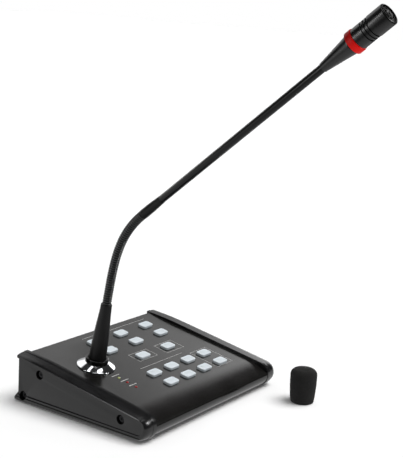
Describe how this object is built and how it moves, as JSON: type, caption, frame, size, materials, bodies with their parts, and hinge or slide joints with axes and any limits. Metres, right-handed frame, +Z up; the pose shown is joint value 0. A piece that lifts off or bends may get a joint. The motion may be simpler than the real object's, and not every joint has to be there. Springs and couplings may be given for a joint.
{
  "type": "paging microphone",
  "caption": "Desk paging microphone: wedge control base with push keys, status lamps and rounded side cheeks, a gooseneck microphone with a lit ring, and a loose foam windscreen.",
  "frame": {"origin": "centre of the bounding box's underside, on the table the base and the loose windscreen stand on", "axes": "+Z up, +Y to the rear of the base, where the network jacks are, and +X to the right as seen from the front"},
  "size_m": [0.2, 0.3176, 0.3655],
  "materials": {
    "textured_paint": "fine-textured dark grey powder coat",
    "moulded_black": "satin moulded, near black",
    "black_steel": "black oxide",
    "zinc_steel": "zinc plated",
    "black_rubber": "matt rubber",
    "key_plastic": "satin, pale grey-white",
    "green_lamp": "clear lens",
    "red_lamp": "clear lens",
    "circuit_board": "solder mask over glass fibre",
    "black_plastic": "moulded black",
    "silicone": "matt silicone",
    "white_plastic": "moulded white",
    "grey_cable": "grey insulation",
    "chrome": "polished chrome",
    "brass": "turned brass",
    "satin_black_tube": "glossy black lacquer",
    "satin_black_head": "black anodised",
    "flex_black": "black sheath over a bendable coil",
    "red_light_ring": "frosted translucent red",
    "foam": "open-cell foam"
  },
  "bodies": {
    "base": {"base_tray": "textured_paint", "board_screw_left": "zinc_steel", "board_screw_right": "zinc_steel", "boot_ring": "satin_black_head", "cheek_left": "moulded_black", "cheek_right": "moulded_black", "cheek_screw_left_1": "black_steel", "cheek_screw_left_2": "black_steel", "cheek_screw_left_3": "black_steel", "cheek_screw_right_1": "black_steel", "cheek_screw_right_2": "black_steel", "cheek_screw_right_3": "black_steel", "connector_board": "circuit_board", "cover_screw_left": "black_steel", "cover_screw_right": "black_steel", "flex_tube_lower": "flex_black", "foot_front": "black_rubber", "foot_rear": "black_rubber", "key_board": "circuit_board", "key_mat": "silicone", "mic_lead_lower": "grey_cable", "neck_boot": "black_rubber", "neck_flange": "chrome", "neck_lock_nut": "zinc_steel", "neck_socket": "brass", "network_jacks": "black_plastic", "ribbon_cable": "grey_cable", "status_lamp_green": "green_lamp", "status_lamp_red_1": "red_lamp", "status_lamp_red_2": "red_lamp", "top_cover": "textured_paint"},
    "neck_middle": {"flex_tube_upper": "flex_black", "mic_lead_upper": "grey_cable"},
    "mic_arm": {"neck_coupling": "satin_black_head", "arm_tube": "satin_black_tube", "head_cone": "satin_black_head", "light_ring": "red_light_ring", "ring_lamp_board": "white_plastic", "head_barrel": "satin_black_head", "head_grille": "satin_black_head", "mic_capsule": "chrome", "capsule_holder": "black_rubber", "mic_lead_arm": "grey_cable"},
    "key_call_1_cap": {"key_call_1": "key_plastic"},
    "key_call_2_cap": {"key_call_2": "key_plastic"},
    "key_front_1_cap": {"key_front_1": "key_plastic"},
    "key_front_2_cap": {"key_front_2": "key_plastic"},
    "key_front_3_cap": {"key_front_3": "key_plastic"},
    "key_front_4_cap": {"key_front_4": "key_plastic"},
    "key_front_5_cap": {"key_front_5": "key_plastic"},
    "key_front_6_cap": {"key_front_6": "key_plastic"},
    "key_front_7_cap": {"key_front_7": "key_plastic"},
    "key_front_8_cap": {"key_front_8": "key_plastic"},
    "key_rear_1_cap": {"key_rear_1": "key_plastic"},
    "key_rear_2_cap": {"key_rear_2": "key_plastic"},
    "key_rear_3_cap": {"key_rear_3": "key_plastic"},
    "key_rear_4_cap": {"key_rear_4": "key_plastic"},
    "key_rear_5_cap": {"key_rear_5": "key_plastic"},
    "key_rear_6_cap": {"key_rear_6": "key_plastic"},
    "windscreen": {"foam_windscreen": "foam"}
  },
  "joints": [
    {"name": "neck_lean", "type": "hinge", "parent": "base", "child": "neck_middle", "pos_m": [-0.0555, 0.08912, 0.11806], "axis": [0, 0.9829, 0.1843], "range_deg": [-40, 40], "deforming": ["flex_tube_lower", "mic_lead_lower"]},
    {"name": "neck_bend", "type": "hinge", "parent": "neck_middle", "child": "mic_arm", "pos_m": [-0.0555, 0.07319, 0.16286], "axis": [1, 0, 0], "range_deg": [-40, 50], "deforming": ["flex_tube_upper", "mic_lead_upper"]},
    {"name": "key_call_1_press", "type": "slide", "parent": "base", "child": "key_call_1_cap", "axis": [0, 0.1599, -0.9871], "range_m": [0, 0.0012], "stiffness_N_per_m": 500},
    {"name": "key_call_2_press", "type": "slide", "parent": "base", "child": "key_call_2_cap", "axis": [0, 0.1599, -0.9871], "range_m": [0, 0.0012], "stiffness_N_per_m": 500},
    {"name": "key_front_1_press", "type": "slide", "parent": "base", "child": "key_front_1_cap", "axis": [0, 0.1599, -0.9871], "range_m": [0, 0.0012], "stiffness_N_per_m": 500},
    {"name": "key_front_2_press", "type": "slide", "parent": "base", "child": "key_front_2_cap", "axis": [0, 0.1599, -0.9871], "range_m": [0, 0.0012], "stiffness_N_per_m": 500},
    {"name": "key_front_3_press", "type": "slide", "parent": "base", "child": "key_front_3_cap", "axis": [0, 0.1599, -0.9871], "range_m": [0, 0.0012], "stiffness_N_per_m": 500},
    {"name": "key_front_4_press", "type": "slide", "parent": "base", "child": "key_front_4_cap", "axis": [0, 0.1599, -0.9871], "range_m": [0, 0.0012], "stiffness_N_per_m": 500},
    {"name": "key_front_5_press", "type": "slide", "parent": "base", "child": "key_front_5_cap", "axis": [0, 0.1599, -0.9871], "range_m": [0, 0.0012], "stiffness_N_per_m": 500},
    {"name": "key_front_6_press", "type": "slide", "parent": "base", "child": "key_front_6_cap", "axis": [0, 0.1599, -0.9871], "range_m": [0, 0.0012], "stiffness_N_per_m": 500},
    {"name": "key_front_7_press", "type": "slide", "parent": "base", "child": "key_front_7_cap", "axis": [0, 0.1599, -0.9871], "range_m": [0, 0.0012], "stiffness_N_per_m": 500},
    {"name": "key_front_8_press", "type": "slide", "parent": "base", "child": "key_front_8_cap", "axis": [0, 0.1599, -0.9871], "range_m": [0, 0.0012], "stiffness_N_per_m": 500},
    {"name": "key_rear_1_press", "type": "slide", "parent": "base", "child": "key_rear_1_cap", "axis": [0, 0.1599, -0.9871], "range_m": [0, 0.0012], "stiffness_N_per_m": 500},
    {"name": "key_rear_2_press", "type": "slide", "parent": "base", "child": "key_rear_2_cap", "axis": [0, 0.1599, -0.9871], "range_m": [0, 0.0012], "stiffness_N_per_m": 500},
    {"name": "key_rear_3_press", "type": "slide", "parent": "base", "child": "key_rear_3_cap", "axis": [0, 0.1599, -0.9871], "range_m": [0, 0.0012], "stiffness_N_per_m": 500},
    {"name": "key_rear_4_press", "type": "slide", "parent": "base", "child": "key_rear_4_cap", "axis": [0, 0.1599, -0.9871], "range_m": [0, 0.0012], "stiffness_N_per_m": 500},
    {"name": "key_rear_5_press", "type": "slide", "parent": "base", "child": "key_rear_5_cap", "axis": [0, 0.1599, -0.9871], "range_m": [0, 0.0012], "stiffness_N_per_m": 500},
    {"name": "key_rear_6_press", "type": "slide", "parent": "base", "child": "key_rear_6_cap", "axis": [0, 0.1599, -0.9871], "range_m": [0, 0.0012], "stiffness_N_per_m": 500},
    {"name": "windscreen_lift", "type": "slide", "parent": "base", "child": "windscreen", "axis": [0, 0, 1], "range_m": [0, 0.1]}
  ]
}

#####

## Exercise requirements
Find the lines with the string "hinge" and reproduce them.

## Answer to this exercise
Describe how this object is built and how it moves, as JSON: type, caption, frame, size, materials, bodies with their parts, and hinge or slide joints with axes and any limits. Metres, right-handed frame, +Z up; the pose shown is joint value 0. A piece that lifts off or bends may get a joint. The motion may be simpler than the real object's, and not every joint has to be there. Springs and couplings may be given for a joint.
    {"name": "neck_lean", "type": "hinge", "parent": "base", "child": "neck_middle", "pos_m": [-0.0555, 0.08912, 0.11806], "axis": [0, 0.9829, 0.1843], "range_deg": [-40, 40], "deforming": ["flex_tube_lower", "mic_lead_lower"]},
    {"name": "neck_bend", "type": "hinge", "parent": "neck_middle", "child": "mic_arm", "pos_m": [-0.0555, 0.07319, 0.16286], "axis": [1, 0, 0], "range_deg": [-40, 50], "deforming": ["flex_tube_upper", "mic_lead_upper"]},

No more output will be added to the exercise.